Against a myriad of more immediate issues affecting Cantabrians and the insurance industry following the Canterbury earthquakes, both the insurance industry and law profession must continue to be alive to new issues as they emerge.

Three wearisome years have passed since that rude awakening on 4 September 2010, and many thousands of residential insurance claims have been filed in that time. While many Cantabrians continue to wait with ever-waning patience for settlement of those claims, life's other events wait for neither man nor insurer.

One issue that is likely to be encountered increasingly frequently the longer Cantabrians wait for residential repairs and rebuild, is how to deal with the 'ownership' of insurance claims, where the policyholder (or one of the policyholders) dies in the time between filing a claim for earthquake damage, and settlement of that claim.

It is common practice in post-quake Christchurch that, where a property is bought and sold, the benefit of outstanding EQC and private insurance claims are assigned to the purchaser. Even where repairs are completed prior to settlement, assignment is advisable so that the purchaser can still pursue a remedy for unsatisfactory repairs.

On the other hand, where an insured homeowner dies prior to settlement of the claims, the legal position in relation to outstanding earthquake insurance claims may be overlooked.

Where a property has been owned jointly and transfers to the survivor by survivorship, it might be assumed that the deceased's rights in relation to the insurance claims automatically pass to the survivor. Similarly, where a property is gifted by will, it could be considered to go 'without saying' that any outstanding insurance claims will also be transferred to the beneficiary under the will.

An insurance policy in two names will not necessarily mean the policy is held jointly. So, if the insured is named as Mr X and Mrs X, without more, the policy is deemed under written severally1. The relevant policy is the one on foot when the events happen. The combination of these facts means that should Mr X pass away, his rights under a pre-existing claim continue, and Mrs X might not receive the benefit of them, despite their intentions.

Unless a will provides otherwise (and it is unlikely to), rights under an insurance claim will pass to the residue of the deceased insured's estate. This scenario is problematic where the residuary beneficiary of the estate is not the person who takes ownership of the property, either by survivorship or by will. For example, it may be that the deceased's spouse takes ownership of the property, but the benefit of the insurance claim relating to that property falls to their children, or grandchildren, or even a third party.

The consequences could be devastating to the widow whose late husband has already arranged and paid for repairs out of joint savings, in reliance of later receiving a cash settlement from EQC and/or their private insurer, only for half of those insurance proceeds to fall to one or more unyielding successors after his death. Still worse is the situation in which it is discovered that the late husband was the only one named on the insurance policy.

While the potential for this scenario may seem relatively low, as Cantabrians grow older waiting for settlement of their claims, the conditions are ripe for that potential to increase.

Cantabrians would be wise to verify how their property is owned, and ensure that it is consistent with their insurance policies and wills.

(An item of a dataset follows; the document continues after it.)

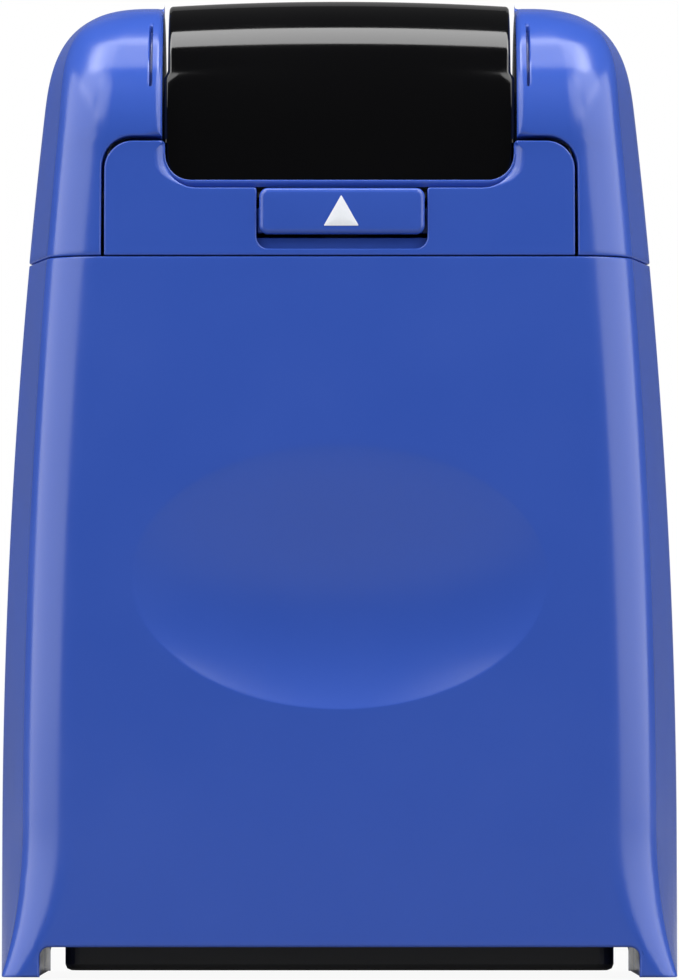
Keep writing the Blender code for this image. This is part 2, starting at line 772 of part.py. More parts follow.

If it is already too late, but all parties are agreeable, then deeds of assignment of EQC and private insurance claims, and a deed of family arrangement may be used to solve the problem. Other situations, including those involving non-family beneficiaries and relationship property claimants, may be more difficult to resolve.

The Canterbury Earthquakes have thrown into the limelight a great deal of practical and legal issues that have not previously been encountered, with new issues surfacing daily. This article identifies just one such issue, and highlights the dangers of assumption.

Footnotes

1Maulder v National Insurance Company of New Zealand Ltd [1993] 2 NZLR 351

The content of this article is intended to provide a general guide to the subject matter. Specialist advice should be sought about your specific circumstances.